Gewandhaken und Ösen mit Textilresten (IN TERRA VERITAS)
Verschiedene Knöpfe aus Buntmetall aus einem neuzeitlichen Grab (IN TERRA VERITAS)
Je nach Fundlage und Typ geben diese Überreste wertvolle Hinweise darauf, um welche Art von Kleidung es sich handelte. Haken und Ösen vom Kragen- bzw. Ärmelverschluss liegen meist im Halsbereich oder bei den Handgelenken, während Knöpfe hingegen häufig eine Knopfreihe in der Körpermitte bilden. In der Regel stammten die Kleidungsstücke aus dem persönlichen Besitz der Verstorbenen, denn speziell angefertigte Totenhemden oder Gewänder gab es erst ab dem 18. Jahrhundert. Davor entschieden auch finanzielle Gründe, ob ein Leichnam im Leichentuch oder in vollständiger Bekleidung beigesetzt werden konnte. Im Gegensatz zum heutigen Überangebot von billiger Massenware war Kleidung bis in das 20. Jahrhundert ein wertvolles Gut und wurde so oft wie möglich geflickt, ausgebessert und umgearbeitet. Die Wiederverwertung und Weiternutzung von Kleidungsstücken war selbstverständlich und nicht jede Familie konnte es sich leisten, noch tragbare Kleidung oder gar Schuhe mitsamt dem Verstorbenen zu beerdigen.

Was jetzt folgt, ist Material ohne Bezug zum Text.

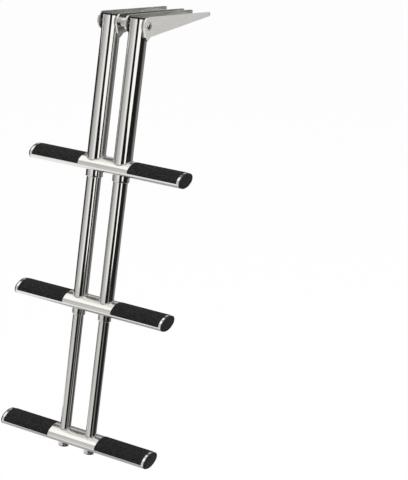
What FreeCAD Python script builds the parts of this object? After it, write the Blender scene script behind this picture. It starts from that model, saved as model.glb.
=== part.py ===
import FreeCAD, Part
import math
import os

# Telescopic dive ladder with three treads, at full length, as it hangs from the edge of a boat's platform.
# Two bolted arms lie on the platform, and the ladder turns on the two bolts at their front ends.
# Millimetres. X runs along the treads, Y towards the boat, Z up.
# The origin is on the underside of the deck plate, at its centre.

# Ladder
LEAN = 12.4
TUBE_GAP = 53.4
TREAD_PITCH = 242.0
PIVOT_TO_FIRST_TREAD = 238.5
TUBE_WALL = 1.5
TUBE_DIAMETERS = (32.0, 25.0, 19.0)
TUBE_ABOVE_PIVOT = 9.5

# Guides where one tube slides in the next
SLIDE_CLEARANCE = 0.1
SLEEVE_FIT = 0.2
SLEEVE_TOP = 16.0
COLLAR_WALL = 2.0
COLLAR_BELOW_TREAD = 11.0
GUIDE_RING_HEIGHT = 12.0
REST_GAP = 0.3

# Treads
TREAD_LENGTH = 302.0
TREAD_LONG_HALF = 21.5
TREAD_SHORT_HALF = 12.3
TREAD_END_RADIUS = 8.5
TREAD_TILT = 14.0
TREAD_WALL = 3.0
PAD_EDGE_HEIGHT = 0.5
PAD_DEPTH = 1.5
PAD_PROUD = 0.5
PAD_INNER_END = 49.0
TREAD_END_RIM = 4.0
CAP_THICKNESS = 2.5
CAP_CHAMFER = 1.2
CAP_PLUG_DEPTH = 12.0

# Feet and tube plugs
FOOT_BELOW_TREAD = 9.0
FOOT_PLUG_HEIGHT = 2.5
FOOT_PLUG_CHAMFER = 1.2
TOP_PLUG_RISE = 2.0
TOP_PLUG_DEPTH = 2.5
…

Deshalb kamen als Totenkleidung oft ältere, abgetragene Stücke zum Einsatz, was natürlich die Datierung solcher Gräber beeinflusst. Außerdem ist davon auszugehen, dass man vorher noch brauchbare Teile wie Gewandhaken, Ösen und Knöpfe abtrennte. Das macht es umso schwieriger, Totenkleidung überhaupt nachzuweisen. Das „letzte Hemd" der einfachen Leute hat nicht nur keine sprichwörtliche Tasche – es wird für das archäologische Auge oft unsichtbar.
Knopfreihe in Fundlage (IN TERRA VERITAS)

Literatur:
V. Baur, Kleiderordnungen in Bayern vom 14. bis zum 19. Jahrhundert, 1975.
K. Ellwanger, Das "letzte Hemd". Zur Konstruktion von Tod und Geschlecht in der materiellen und visuellen Kultur, 2010.
G. Mentges, Auf und zu. Vom Verschließen des Körpers durch Kleidung, 1994.
M. Singer, Neuzeitliche Trachtbestandteile und Grabbeigaben des Friedhofes von St. Sigismund in Seußling, Oberfranken. Unpubl. Magisterarbeit Universität Bamberg, 2002.